Let’s see if Ayala is dealing anything else from the bottom of the deck. He goes on to conjure the spirit of William Provine, noted evolutionist and atheist:
William Provine, a historian of science, asserts that there are no absolute principles of any sort. He believes modern science directly implies that there are no inherent moral or ethical laws, no absolute guiding principles for human society.
There is a monumental contradiction in these assertions. If its commitment to naturalism does not allow science to derive values, meaning or purposes from scientific knowledge, it surely does not allow it, either, to deny their existence.
Zip! Now that’s a hand that’d get you shot in a saloon game of poker!
Let’s just clarify things a little. Ayala is making an explicit statement here that there are two kinds of worlds in which we live: the natural world (which is defined by science) and the supernatural ((I’m using the word in its most literal sense here: ‘of, pertaining to, or being above or beyond what is natural’)) world which is out of the reach of science. Because science can make observations about the natural world such that there appears to be no inherent meaning, morality or purpose, it has, therefore, no right to deny the existence of such things.
What total corn syrup! Science has every right in the world to put up a case for the non-existence of these things! Let me re-write that sentence slightly to make it clear why it’s so incongruous:
‘Because science can make observations about the natural world such that there appear to be no inherent reasons to believe in pixies or unicorns or fairies, it has, therefore, no right to deny the existence of such things.’
This idea of putting such abstract concepts as ‘meaning’, ‘purpose’ or ‘morality’ outside of nature is just religious sleight of hand. Who says that should be so, and by what criteria?
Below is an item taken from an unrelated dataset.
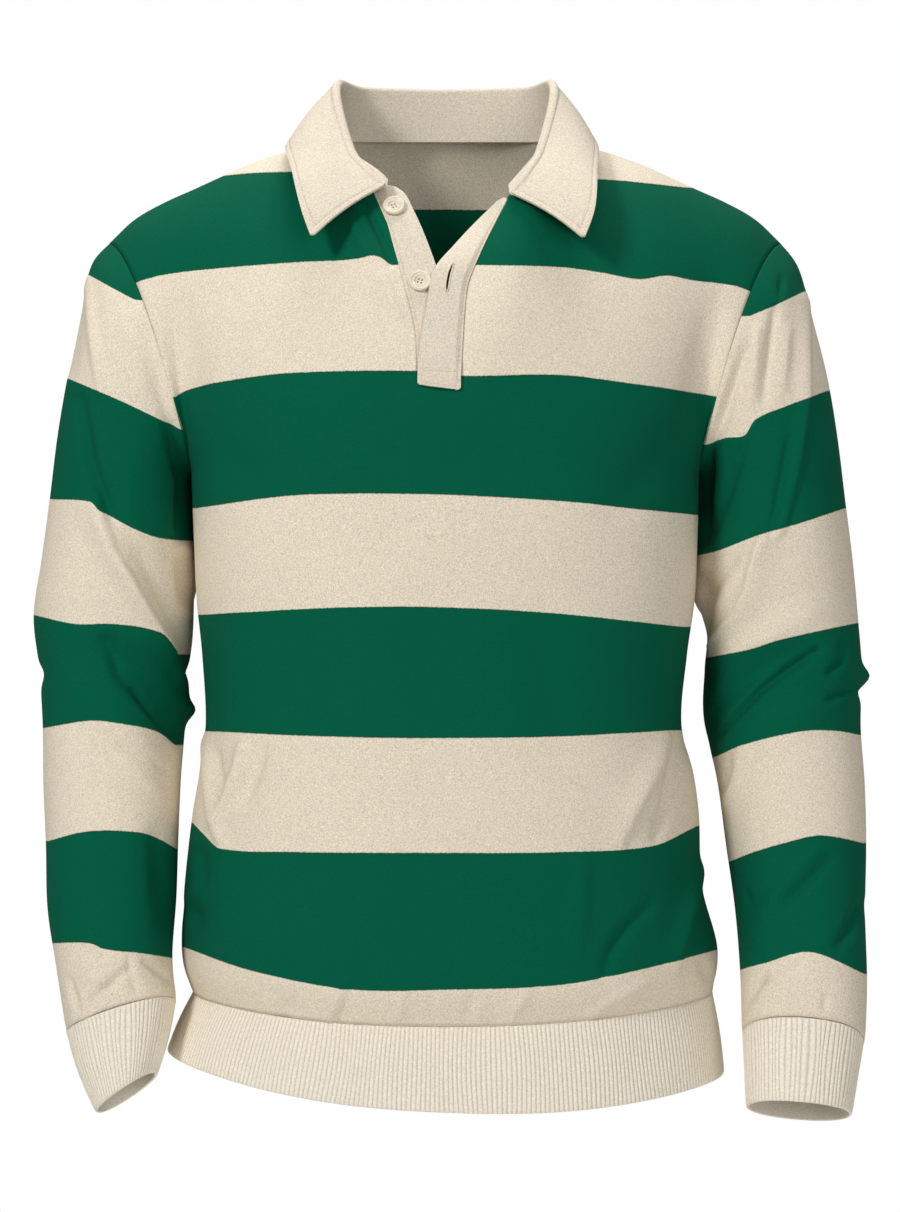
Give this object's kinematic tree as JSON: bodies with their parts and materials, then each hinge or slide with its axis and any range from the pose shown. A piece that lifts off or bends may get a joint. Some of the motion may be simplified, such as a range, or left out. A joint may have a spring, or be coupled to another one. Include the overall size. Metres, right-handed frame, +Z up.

Ayala begins by drawing up rules that suit his argument and then criticizes science for not playing by them!
It’s a bit of a straw man, in any case. He’s attempting to distract us from a much more pertinent point: the fact that science finds no ‘natural’ morality does not imply that a social morality is not possible (it clearly is) and most importantly, it certainly does not automatically stamp an imprimatur on religion to take that role. In fact, I would argue that a great deal of our current social morality is held in place not by religion, but by the social constructs we’ve developed under cultures that hold largely scientific world-views. We don’t, for example, find mobs of atheists going around behaving amorally (as much as I’m sure a lot of religious people think that is what happens), primarily because people like me who don’t hold with religion can actually maintain good moral lives without it, believe it or not.
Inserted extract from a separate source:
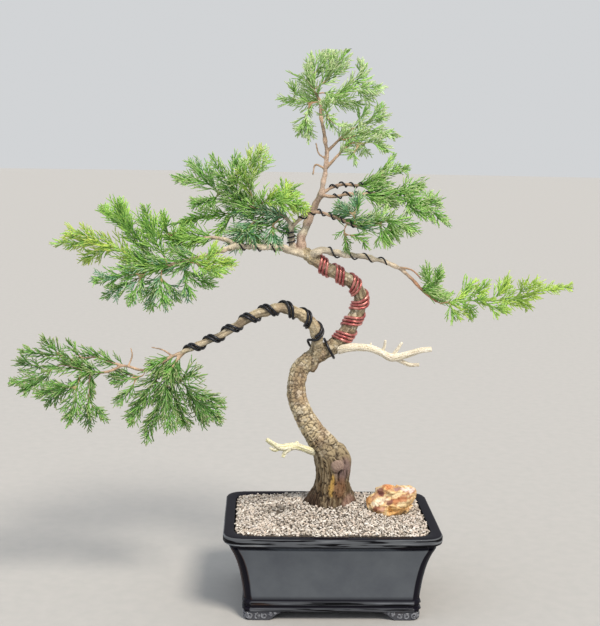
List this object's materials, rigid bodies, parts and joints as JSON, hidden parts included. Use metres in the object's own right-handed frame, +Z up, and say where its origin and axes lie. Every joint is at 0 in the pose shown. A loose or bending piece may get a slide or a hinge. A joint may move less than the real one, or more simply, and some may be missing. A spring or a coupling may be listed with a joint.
{
  "type": "savin juniper bonsai",
  "caption": "Savin juniper bonsai with a bent trunk, jins, training wires and layered foliage in a glazed rectangular pot with gravel and a rock.",
  "frame": {"origin": "middle of the whole object's footprint, on the table under the pot's feet", "axes": "+X to the right along the pot's front, +Y to the back, +Z up"},
  "size_m": [0.663, 0.197, 0.657],
  "materials": {
    "glaze": "gloss",
    "mesh_screen": "matte",
    "soil": "matte",
    "gravel": "matte",
    "rock": "matte",
    "bark": "matte",
    "deadwood": "matte",
    "pale_deadwood": "matte",
    "red_wire": "satin",
    "black_wire": "satin",
    "foliage": "matte"
  },
  "bodies": {
    "root": {"pot": "glaze", "drain_screen_left": "mesh_screen", "drain_screen_right": "mesh_screen", "soil": "soil", "gravel": "gravel", "rock": "rock", "trunk_and_branches": "bark", "jin_right": "deadwood", "jin_left": "pale_deadwood", "red_wire_1": "red_wire", "red_wire_2": "red_wire", "red_wire_3": "red_wire", "black_wire_1": "black_wire", "black_wire_2": "black_wire", "thin_wire_left": "black_wire", "thin_wire_right": "black_wire", "thin_wire_riser": "black_wire", "thin_wire_front_twig": "black_wire", "thin_wire_rear_twig": "black_wire", "thin_wire_mid_twig": "black_wire", "apex_up_right": "foliage", "apex_up": "foliage", "apex_right": "foliage", "apex_left": "foliage", "apex_rear": "foliage", "apex_low_right": "foliage", "crown_top": "foliage", "crown_mid": "foliage", "crown_low": "foliage", "west_up": "foliage", "west_high": "foliage", "west_tip": "foliage", "west_low": "foliage", "west_right": "foliage", "west_fan": "foliage", "west_fan_right": "foliage", "left_far": "foliage", "left_high": "foliage", "left_rise": "foliage", "left_crest": "foliage", "left_inner": "foliage", "left_drop_in": "foliage", "left_drop": "foliage", "left_drop_far": "foliage", "east_high": "foliage", "east_far": "foliage", "east_front": "foliage", "east_bluish": "foliage", "east_drop": "foliage", "tail": "foliage", "tail_crest": "foliage", "far_tip": "foliage", "far_left": "foliage", "far_up": "foliage", "far_drop": "foliage", "far_drop_west": "foliage", "near_right": "foliage", "near_drop": "foliage", "near_left": "foliage", "near_under": "foliage"}
  },
  "joints": []
}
Religious thinkers just love to believe that it is religion that holds our morality in check and stops the world from spinning into unmitigated and wanton chaos, but if they buy into that notion they must necessarily buy into a paradoxical uber-belief: it doesn’t matter what kind of religious belief you hold, as long as it’s a religious belief. ((Or, perhaps more accurately: ‘It doesn’t matter what kind of religious belief you hold, as long as it’s MY religious belief’.)) This is plainly a ridiculous and indefensible stance. For a start, there are plenty of religions that adhere to questionable morals. ((The majority of them, I would contest.))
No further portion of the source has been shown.